I was not wholly responsible for the setup on this one. Long before SLIS tried to recruit me, the Dragonhunt GM had established that Shem Matas was an adjunct professor at Eldorado University before a demon lord took off the top of his head and burned out his brain. In fact, I think Shem’s so-called career was established in previous iterations of the Dragonhunt campaign in which I had zero involvement.

So it’s not my fault. Honest! It just worked out into one of those purely irresistible real-life/gaming jokes.

Ooooh… dilemmas

Friday, April 2nd, 2004

Well, owing to circumstances we shan’t be able to seek out our Dragonhunt quarry until next week… but events transpired nonetheless.

Renate’s older brother Emil, you may recall, ran away from home to avoid being formally named their father’s heir, and ended up in the elite fighting/espionage force of their home nation’s major political enemy, Andragar.

On a trip to the city of Atlantis to enlist some aid, Rien happened upon Emil—robbing a museum of an artifact.

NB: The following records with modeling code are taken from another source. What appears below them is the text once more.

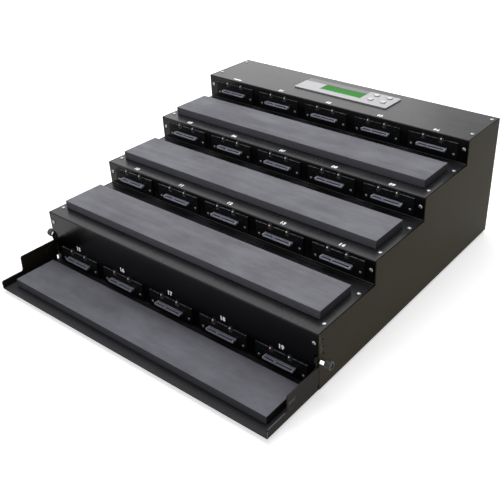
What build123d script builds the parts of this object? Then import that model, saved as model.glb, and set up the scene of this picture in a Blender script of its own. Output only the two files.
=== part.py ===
from build123d import *
from math import cos, radians, sin
import os

# A flat-bed hard drive duplicator: a stepped sheet-metal case with four rows of
# drive ports, a foam rest in front of each row, a control panel on the top deck
# and a front tray that folds up on two side knobs.
# Millimetres, +X to the right, +Y to the back, +Z up. The origin is on the
# ground, midway between the tip of the open tray and the rear-most screw heads.

os.makedirs("parts", exist_ok=True)

# Case
case_width = 441.5
sheet = 1.2
cover_gap = 0.5
front_height = 74.4
tier_height = 31.85
top_tier_height = 34.3
tier_depth = 108.0
top_deck_depth = 91.0
foot_height = 4.0
foot_radius = 10.0
foot_taper = 1.0
foot_inset_x = 30.0
foot_inset_y = 32.0
flange = 11.0
bend_radius = 1.4
foot_reach = 2.2
foot_edge = 0.4
foot_bend = 1.8
rear_lip = 9.0
vent_length = 40.0
vent_width = 4.0
vent_count = 9
vent_spacing = 14.0

# Screws of the case
screw_radius = 1.4
screw_head_radius = 2.6
screw_head_height = 1.3
screw_length = 6.0
screw_clearance = 0.15
deck_screw_front = 18.0
deck_screw_back = 84.0
top_screw_front = 20.5
top_screw_margin = 11.0
riser_screw_drop = 13.5
edge_screw_margin = 25.0

# Ports: five in each of the four rows
port_rows = 4
ports_per_row = 5
board_width = 72.0
board_height = 24.5
board_base = 2.5
front_port_drop = 0.5
board_thickness = 1.6
board_side_margin = 14.75
board_screw_x = 31.0
board_screw_z = 11.0
peg_hole_x = 21.7
peg_hole_z = 20.5
peg_hole_radius = 0.9
window_width = 50.0
window_height = 13.0
connector_width = 42.0
connector_height = 3.0
connector_top = 16.6
connector_reach = 6.4
connector_corner = 0.4
lip_height = 1.3
jaw_height = 0.6
jaw_setback = 2.2
post_width = 1.6
slot_depth = 5.0
power_slot = 22.4
signal_slot = 12.0
slot_bridge = 2.4
key_drop = 0.9
key_width = 1.4
header_width = 46.0
header_height = 7.0
backplane_gap = 10.0
backplane_side_margin = 14.0
backplane_base = 2.0
backplane_height = 24.0
standoff_radius = 2.6

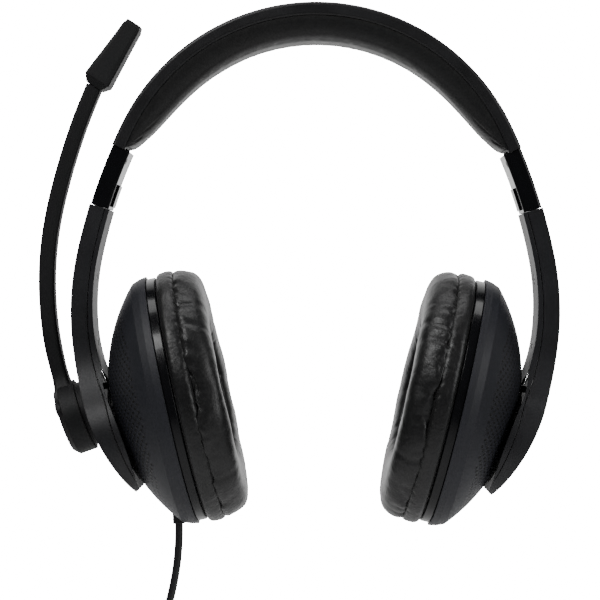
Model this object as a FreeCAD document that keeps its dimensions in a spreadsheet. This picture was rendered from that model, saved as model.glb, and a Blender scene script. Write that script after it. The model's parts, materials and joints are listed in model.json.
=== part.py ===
"""Office headset: padded headband, two telescoping arms, two tilting oval ear cups and a swinging microphone boom.

Frame, in millimetres: origin midway between the two ear cups on the wearer's ear axis, +X to the side without
the boom, +Y towards the back, +Z up. Every side piece is drawn for the +X side and is symmetric in Y, so the
-X side uses the same piece turned half a turn about Z.
"""
import FreeCAD
import Part
import Sketcher
import math
import os

V = FreeCAD.Vector
X, Y, Z = V(1, 0, 0), V(0, 1, 0), V(0, 0, 1)
SIDES = ("right", "left")

DRIVING = {
    # outer line of the band and arms: three tangent arcs from the crown down each side
    "crown_z": 142.5, "arch_rad": 78.0, "arch_ang": 64.4, "side_rad": 198.0, "side_ang": 14.2, "knee_rad": 101.5,
    "housing_top_ang": 66.6, "housing_end_ang": 73.2, "arm_end_ang": 130.2,
    # headband
    "band_thick": 5.0, "band_width": 28.0, "band_end_width": 20.0, "band_wall": 1.5, "corner_fillet": 1.2,
    "spring_thick": 0.6, "spring_width": 12.0, "pad_thick": 8.2, "pad_skin": 0.9, "bridge_dia": 1.4,
    # end housings and size sliders
    "housing_thick": 7.0, "housing_width": 18.6, "rail_thick": 1.4, "rail_width": 10.0, "rail_depth": 2.6,
    "rail_up": 26.5, "rail_down": 10.0, "rail_gap": 0.1, "notch_pitch": 2.5, "notch_rad": 0.3, "notch_from": 6.0,
    "notch_count": 8, "marker_len": 8.6, "marker_high": 0.9, "marker_width": 9.0,
    # arms
    "arm_thick": 7.4, "arm_width": 19.0, "arm_wall": 1.7, "arm_gap": 0.25, "plate_rad": 22.5, "plate_drop": 8.3,
    "plate_neck_rad": 34.0, "dish_gap": 2.8,
    # ear cups, in the cup's own frame: X is the outward axis, measured from the cushion side of the trim ring
    "cup_offset": 47.9, "cup_tilt": 12.75, "cup_half": 45.8, "cup_oval": 0.81, "ring_from": 0.4, "ring_to": 3.8,
    "ring_inset": 1.0, "wall_to": 7.6, "dome_rad": 66.0, "dome_centre": -39.9, "cup_wall": 2.0,
    "recess_rad": 13.6, "recess_floor": 19.6, "pivot_out": 23.75,
    # gimbal between arm and cup
    "gimbal_rad": 8.0, "gimbal_thick": 5.0, "pin_rad": 1.2, "pin_run": 0.05, "ear_from": 9.0, "ear_to": 11.4,
    "ear_half": 3.0, "bracket_rad": 15.5, "bracket_thick": 1.3,
    # driver and cushion
    "baffle_thick": 1.6, "driver_rad": 20.0, "magnet_rad": 11.0, "cushion_depth": 18.6, "skirt_depth": 6.6,
    "cushion_hole": 22.5, "cushion_skin": 0.9,
    # microphone boom
    "boom_ang": 111.4, "boom_axis_lean": 20.0, "hub_rad": 13.2, "hub_from": 0.35, "hub_step": 2.2, "hub_thick": 8.1,
    "hub_neck_rad": 11.8, "land_rad": 12.4, "land_deep": 1.6, "axle_rad": 4.0,
    "boom_thick": 5.7, "boom_width": 8.4, "boom_foot_x": 92.2, "boom_foot_z": 6.8, "boom_lean": 16.7,
    "boom_low_rad": 125.0, "boom_low_ang": 28.7, "boom_top_rad": 240.0, "boom_top_ang": 11.0, "mic_lean": 32.2,
    "mic_len": 25.7, "mic_thick": 10.0, "mic_tip_thick": 6.6, "mic_width": 13.0, "mic_tip_width": 11.0,
    "capsule_rad": 2.55, "capsule_len": 5.6,
    # cable and 3.5 mm plug
    "cable_dia": 2.9, "cable_x": 49.0, "cable_z": -43.5, "cable_bend_rad": 100.0, "cable_back_rad": 70.0,
    "cable_lean": 22.0, "plug_rad": 1.75, "plug_len": 14.0, "plug_body_rad": 4.0, "plug_body_len": 22.0,
}

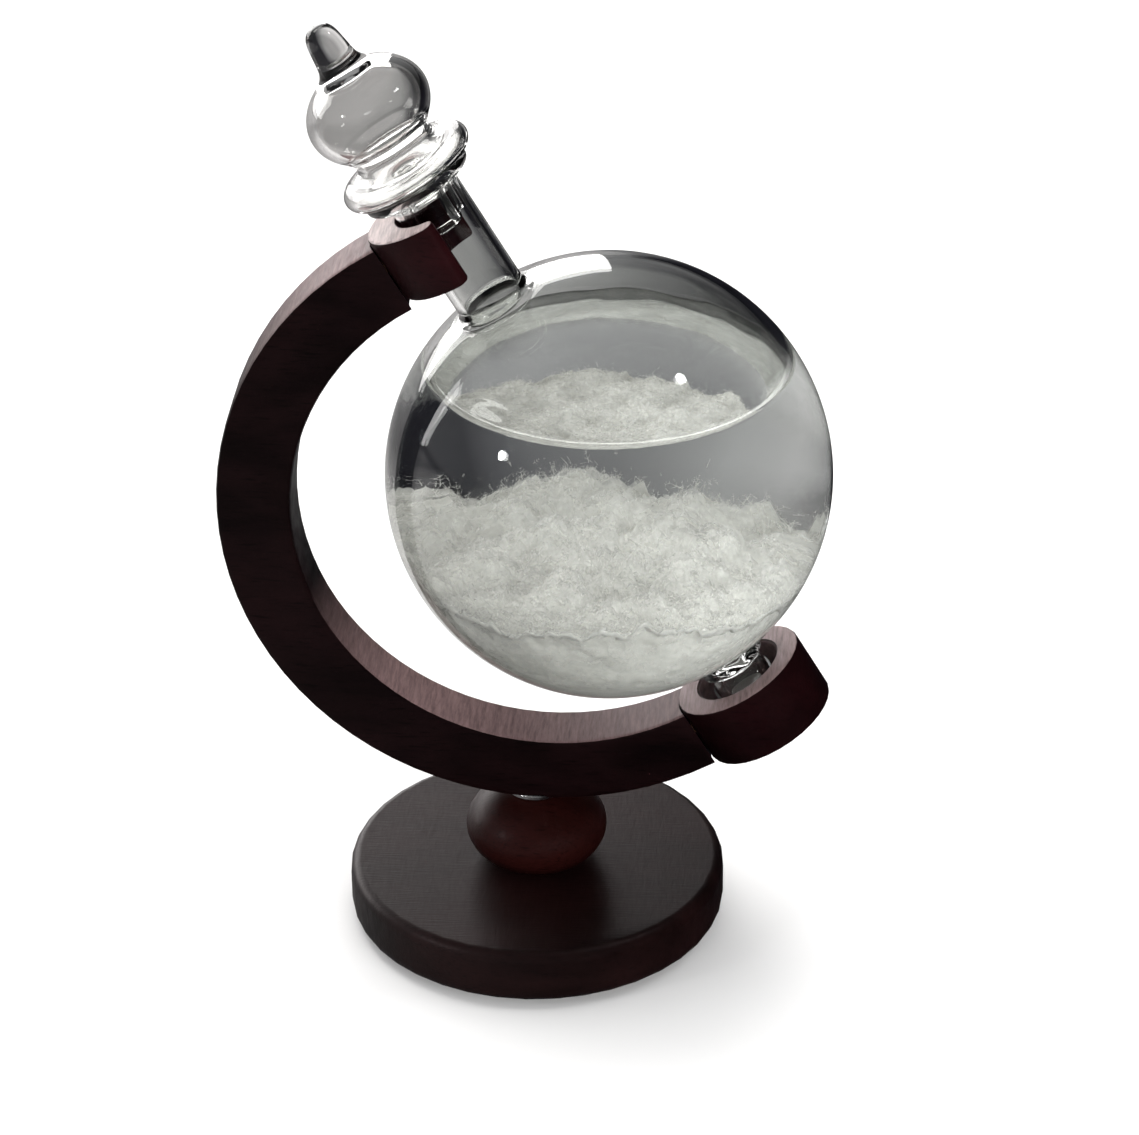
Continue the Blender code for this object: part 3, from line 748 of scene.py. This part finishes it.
def new_world():
    """White to the camera, soft to the surfaces, and darker to the right in mirror and glass."""
    world = bpy.data.worlds.new("studio")
    world.use_nodes = True
    bpy.context.scene.world = world
    tree = Tree(world)
    path = tree.light_path()
    way = tree.add("ShaderNodeTexCoord").outputs["Generated"]
    mirrored = tree.remap(tree.parts(way)[0], -0.5, 0.5, 0.32, 0.02)
    strength = tree.mix_numbers(path["Diffuse Depth"], mirrored, 0.55)
    strength = tree.mix_numbers(path["Is Camera Ray"], strength, 1.0)
    inputs = {"Color": (0.97, 0.975, 0.985), "Strength": strength}
    tree.add("ShaderNodeOutputWorld", {0: tree.add("ShaderNodeBackground", inputs).outputs[0]})


def new_lamp(name, shape, size, place, aim, power, colour, mirrored):
    """An area lamp that the camera doesn't see. Mirrored lamps show in glass and gloss."""
    data = bpy.data.lights.new(name, "AREA")
    data.shape = shape
    data.size, data.size_y = size
    data.energy = power
    data.color = colour
    lamp = bpy.data.objects.new(name, data)
    bpy.context.scene.collection.objects.link(lamp)
    lamp.location = place
    lamp.rotation_mode = "QUATERNION"
    lamp.rotation_quaternion = (Vector(aim) - Vector(place)).to_track_quat("-Z", "Y")
    lamp.visible_camera = False
    lamp.visible_glossy = mirrored
    lamp.visible_transmission = mirrored


new_camera()
new_floor()
new_world()
bpy.context.scene.view_settings.view_transform = "Standard"

globe_middle = (0.014, 0.0, 0.092)
warm = (1.0, 0.98, 0.96)
daylight = (1.0, 0.985, 0.975)
soft_white = (1.0, 0.995, 0.985)
white = (1.0, 1.0, 1.0)
for name, shape, size, place, aim, power, colour, mirrored in (
    ("key", "RECTANGLE", (0.9, 0.9), (-0.1, 0.25, 1.1), (0.0, 0.0, 0.05), 11.0, warm, False),
    ("window", "RECTANGLE", (1.9, 0.72), (-0.85, 1.05, 0.4), (-0.1, 0.0, 0.2), 18.0, daylight, True),
    ("fill", "RECTANGLE", (1.1, 0.5), (0.6, -0.95, 0.3), (0.0, 0.0, 0.08), 15.0, soft_white, False),
    ("sparkle", "DISK", (0.07, 0.07), (-0.77, -0.47, 0.49), globe_middle, 1.0, white, True),
    ("twinkle", "DISK", (0.09, 0.09), (0.55, -0.06, 0.94), globe_middle, 0.7, white, True),
):
    new_lamp(name, shape, size, place, aim, power, colour, mirrored)

turned_steel = steel()
silicone = clear("silicone_clear", (0.95, 0.95, 0.95), 1.2, (0.9, 0.9, 0.9), 0.1, None, 0.03)
shading = smooth_shading()
for node, material in (
    ("arc_arm", wood("mahogany_arm", ARM_STAIN, ARM_GRAIN, 0.38, 0.08, arm_wear_and_sheen, WORN_AND_SHEEN_ARM)),
    ("base_disc", wood("mahogany_base", BASE_STAIN, BASE_GRAIN, 0.4, 0.22)),
    ("stem_ball", wood("mahogany_stem", STEM_STAIN, STEM_GRAIN, 0.36, 0.12)),
    # The cradle's tops are end grain, with a painted sheen in their pale colour.
    ("fork_cradle", wood("mahogany_cradle", CRADLE_STAIN, BLOCK_GRAIN, 0.38, 0.1, across_axis, SAWN_AND_SHEEN_CRADLE)),
    # The cup's tops have a painted sheen, and its bore painted light, in their pale colour.
    ("socket_cup", wood("mahogany_socket", SOCKET_STAIN, BLOCK_GRAIN, 0.38, 0.1, cup_faces_and_lit_bore, SAWN_AND_LIT_SOCKET)),
    ("fork_dowel", wood("beech_fork", DOWEL_STAIN, DOWEL_GRAIN, 0.55, 0.2)),
    ("socket_dowel", wood("beech_socket", DOWEL_STAIN, DOWEL_GRAIN, 0.55, 0.2)),
    ("base_pad", felt("felt_black", (0.014, 0.014, 0.016), (0.055, 0.054, 0.058))),
    ("socket_cushion", felt("felt_pale", (0.5, 0.46, 0.44), (0.8, 0.76, 0.73))),
    ("base_screw", turned_steel),
    ("stem_washer", turned_steel),
    ("stopper_seal", silicone),
):
    dress(node, material, shading)

glass = clear("glass_blown", (0.93, 0.94, 0.93), 1.47, (0.93, 0.94, 0.94), 0.12)
globe = build_globe(glass)
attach(globe, "globe")
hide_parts("glass_globe")

glass_top = clear("glass_stopper", (0.9, 0.9, 0.89), 1.47, (0.92, 0.93, 0.93), 0.08)
stopper = build_stopper(glass_top)
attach(stopper, "stopper")
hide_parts("stopper")

absorbed = ((0.5, 0.52, 0.53), 3.0)
liquid = clear("liquid_clear", (0.97, 0.98, 0.985), 1.36, (0.97, 0.98, 0.98), 0.0, absorbed)
body = build_liquid(liquid)
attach(body, "contents")
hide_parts("liquid")

dense = crystal("crystal_dense", (0.84, 0.83, 0.795), (0.96, 0.95, 0.915), 0.2)
haze = crystal("crystal_haze", (0.9, 0.89, 0.86), (0.98, 0.97, 0.94), 0.4, True)
for name, material, gap, lift, around, tops, sides in (
    ("crystal_mass", dense, 1.1, 0.0, 400, 92, 120),
    ("crystal_wisps", haze, 0.95, 1.0, 300, 70, 60),
):
    mass = build_mass(name, material, gap, lift, around, tops, sides)
    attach(mass, "contents")
    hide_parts("crystal_bed")

draw = np.random.default_rng(7)
frost = crystal("crystal_frost", (0.9, 0.89, 0.865), (0.98, 0.97, 0.945), 0.35)
for name, low_x, high_x in (
    ("left", -40.0, -12.0),
    ("middle", -12.0, 12.0),
    ("right", 12.0, 40.0),
):
    places = frond_places(draw, FRONDS_IN_THIRD, low_x, high_x)
    tufts = build_fronds("crystal_fronds_" + name, frost, places, draw)
    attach(tufts, "contents")
    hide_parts("crystal_cluster_" + name)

Rien recognized Emil from his resemblance to Renate, and kindly put the police off Emil’s trail.

He hasn’t told Renate yet, as he doesn’t want to distract her from the job they’re on… but when he does, it puts Renate on the horns of a walloping lulu of a dilemma. See, Renate hasn’t told her companions about Emil’s allegiance, and his appearance in Atlantis didn’t give it away to Rien. As far as Rien knows, Emil has just plain sunk to thievery.

So Renate and no one else will have all the puzzle pieces to know that Andragar was behind the theft. She can’t put anyone on the right track, however, without ratting out her only brother—and there is a special circle of Renate’s private hell reserved for people who betray their families.

I think I know how she’s going to handle it, after all the wailing and gnashing of teeth is over. But ow, this one’s gonna hurt.